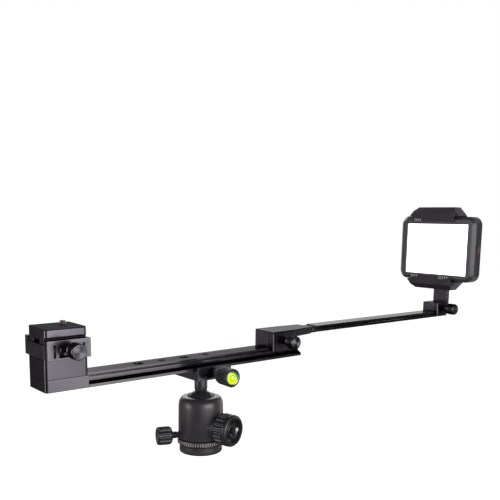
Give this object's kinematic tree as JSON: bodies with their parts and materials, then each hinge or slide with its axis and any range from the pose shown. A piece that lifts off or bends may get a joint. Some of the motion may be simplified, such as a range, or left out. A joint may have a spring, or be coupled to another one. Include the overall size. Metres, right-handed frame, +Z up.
{
  "type": "camera slider",
  "caption": "Dovetail rail with a quick-release camera riser, sliding carriage, extension bar and clipped light panel, clamped on a ball head.",
  "frame": {"origin": "centre of the ball head's base, on its underside, at the mouth of the threaded socket", "axes": "+X along the rail towards the light, +Z up, -Y the side with the clamp knobs"},
  "size_m": [0.67, 0.1347, 0.293],
  "materials": {
    "anodised_rail": "satin black anodised",
    "knob_metal": "satin black anodised",
    "head_paint": "matte black paint",
    "ball_black": "smooth black",
    "scale_ring": "black with light degree marks",
    "grip_rubber": "ribbed",
    "pad_rubber": "fine grain",
    "steel": "bright",
    "dark_steel": "black oxide",
    "seat_plastic": "natural nylon",
    "case_plastic": "fine moulded texture",
    "diffuser_white": "translucent white, lit",
    "button_red": "smooth",
    "level_liquid": "clear over yellow-green liquid",
    "circuit_board": "solder mask",
    "cell_wrap": "shrink wrap"
  },
  "bodies": {
    "head_base": {"head_base": "head_paint", "pan_ring": "scale_ring", "base_screws": "dark_steel"},
    "housing": {"head_housing": "head_paint", "ball_seat": "seat_plastic"},
    "main_knob": {"main_knob_grip": "grip_rubber", "main_knob_hub": "knob_metal", "main_knob_screw": "dark_steel"},
    "friction_screw": {"friction_screw": "steel"},
    "pan_knob": {"pan_knob": "grip_rubber", "pan_knob_screw": "dark_steel"},
    "ball": {"head_ball": "ball_black"},
    "stem": {"ball_stem": "head_paint", "head_clamp_body": "anodised_rail", "head_clamp_pins": "dark_steel"},
    "head_jaw": {"head_clamp_jaw": "anodised_rail"},
    "head_knob": {"head_clamp_knob": "grip_rubber", "head_clamp_screw": "dark_steel", "bubble_level": "level_liquid"},
    "rail": {"main_rail": "anodised_rail", "rail_end_stop": "dark_steel", "base_block": "anodised_rail", "riser_block": "anodised_rail", "riser_screws": "dark_steel", "qr_clamp_body": "anodised_rail", "qr_clamp_pins": "dark_steel"},
    "qr_jaw": {"qr_clamp_jaw": "anodised_rail"},
    "qr_knob": {"qr_knob": "knob_metal", "qr_screw": "steel"},
    "camera_plate": {"camera_plate": "anodised_rail", "plate_pad": "pad_rubber"},
    "camera_screw": {"camera_screw": "steel"},
    "carriage": {"carriage_body": "anodised_rail", "carriage_pins": "dark_steel", "arm_plate": "anodised_rail", "arm_screws": "steel", "bar_set_screws": "steel", "extension_bar": "anodised_rail"},
    "carriage_jaw": {"carriage_jaw": "anodised_rail"},
    "carriage_knob": {"carriage_knob": "knob_metal", "carriage_screw": "steel"},
    "bar_clamp": {"bar_clamp_body": "anodised_rail", "bar_clamp_pins": "dark_steel", "holder_spine": "anodised_rail", "stem_screws": "dark_steel", "lower_clip": "case_plastic", "spine_cover": "case_plastic", "clip_springs": "dark_steel", "light_shell": "case_plastic", "light_bezel": "case_plastic", "light_diffuser": "diffuser_white", "led_board": "circuit_board", "light_battery": "cell_wrap", "case_screws": "dark_steel"},
    "bar_jaw": {"bar_clamp_jaw": "anodised_rail"},
    "bar_knob": {"bar_knob": "knob_metal", "bar_screw": "steel"},
    "upper_clip": {"upper_clip": "case_plastic", "clip_guide_screws": "dark_steel"},
    "light_button": {"light_button": "button_red"}
  },
  "joints": [
    {"name": "pan", "type": "hinge", "parent": "head_base", "child": "housing", "pos_m": [0, 0, 0], "axis": [0, 0, 1], "continuous": true},
    {"name": "main_lock", "type": "hinge", "parent": "housing", "child": "main_knob", "pos_m": [0, 0, 0.032], "axis": [0.2588, -0.9659, 0], "range_deg": [0, 270]},
    {"name": "friction_set", "type": "hinge", "parent": "main_knob", "child": "friction_screw", "pos_m": [0.00724, 0.00194, 0.032], "axis": [0.2588, -0.9659, 0], "range_deg": [0, 330]},
    {"name": "pan_lock", "type": "hinge", "parent": "housing", "child": "pan_knob", "pos_m": [0, 0, 0.021], "axis": [-0.9272, 0.3746, 0], "range_deg": [0, 270]},
    {"name": "tilt", "type": "hinge", "parent": "housing", "child": "ball", "pos_m": [0, 0, 0.057], "axis": [0, 1, 0], "range_deg": [-32, 32]},
    {"name": "swivel", "type": "hinge", "parent": "ball", "child": "stem", "pos_m": [0, 0, 0.057], "axis": [0, 0, 1], "continuous": true},
    {"name": "head_jaw_slide", "type": "slide", "parent": "stem", "child": "head_jaw", "axis": [0, -1, 0], "range_m": [0, 0.003]},
    {"name": "head_knob_turn", "type": "hinge", "parent": "head_jaw", "child": "head_knob", "pos_m": [0, -0.04, 0.0982], "axis": [0, -1, 0], "range_deg": [0, 1080]},
    {"name": "rail_slide", "type": "slide", "parent": "stem", "child": "rail", "axis": [1, 0, 0], "range_m": [-0.115, 0.125]},
    {"name": "qr_jaw_slide", "type": "slide", "parent": "rail", "child": "qr_jaw", "axis": [0, -1, 0], "range_m": [0, 0.003]},
    {"name": "qr_knob_turn", "type": "hinge", "parent": "qr_jaw", "child": "qr_knob", "pos_m": [-0.176, -0.03, 0.145], "axis": [0, -1, 0], "range_deg": [0, 1350]},
    {"name": "plate_slide", "type": "slide", "parent": "rail", "child": "camera_plate", "axis": [1, 0, 0], "range_m": [-0.012, 0.012]},
    {"name": "camera_screw_turn", "type": "hinge", "parent": "camera_plate", "child": "camera_screw", "pos_m": [-0.166, 0.009, 0.16], "axis": [0, 0, 1], "continuous": true},
    {"name": "carriage_slide", "type": "slide", "parent": "rail", "child": "carriage", "axis": [1, 0, 0], "range_m": [-0.245, 0.001]},
    {"name": "carriage_jaw_slide", "type": "slide", "parent": "carriage", "child": "carriage_jaw", "axis": [0, -1, 0], "range_m": [0, 0.003]},
    {"name": "carriage_knob_turn", "type": "hinge", "parent": "carriage_jaw", "child": "carriage_knob", "pos_m": [0.1135, -0.02, 0.1233], "axis": [0, -1, 0], "range_deg": [0, 1350]},
    {"name": "bar_clamp_slide", "type": "slide", "parent": "carriage", "child": "bar_clamp", "axis": [1, 0, 0], "range_m": [-0.24, 0]},
    {"name": "bar_jaw_slide", "type": "slide", "parent": "bar_clamp", "child": "bar_jaw", "axis": [0, -1, 0], "range_m": [0, 0.003]},
    {"name": "bar_knob_turn", "type": "hinge", "parent": "bar_jaw", "child": "bar_knob", "pos_m": [0.4455, -0.02, 0.1402], "axis": [0, -1, 0], "range_deg": [0, 1350]},
    {"name": "clip_lift", "type": "slide", "parent": "bar_clamp", "child": "upper_clip", "axis": [0, 0, 1], "range_m": [0, 0.02], "stiffness_N_per_m": 150, "springref_m": -0.02, "deforming": ["clip_springs"]},
    {"name": "button_press", "type": "slide", "parent": "bar_clamp", "child": "light_button", "axis": [0, 1, 0], "range_m": [0, 0.0008], "stiffness_N_per_m": 800, "springref_m": -0.0005}
  ],
  "couplings": [
    {"joint": "head_knob_turn", "follows": "head_jaw_slide", "rad_per_m": 6283.2},
    {"joint": "qr_knob_turn", "follows": "qr_jaw_slide", "rad_per_m": 7854},
    {"joint": "carriage_knob_turn", "follows": "carriage_jaw_slide", "rad_per_m": 7854},
    {"joint": "bar_knob_turn", "follows": "bar_jaw_slide", "rad_per_m": 7854}
  ]
}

*Task objective*:
From the data above, copy each line that has the string "with".

*Result*:
Give this object's kinematic tree as JSON: bodies with their parts and materials, then each hinge or slide with its axis and any range from the pose shown. A piece that lifts off or bends may get a joint. Some of the motion may be simplified, such as a range, or left out. A joint may have a spring, or be coupled to another one. Include the overall size. Metres, right-handed frame, +Z up.
  "caption": "Dovetail rail with a quick-release camera riser, sliding carriage, extension bar and clipped light panel, clamped on a ball head.",
  "frame": {"origin": "centre of the ball head's base, on its underside, at the mouth of the threaded socket", "axes": "+X along the rail towards the light, +Z up, -Y the side with the clamp knobs"},
    "scale_ring": "black with light degree marks",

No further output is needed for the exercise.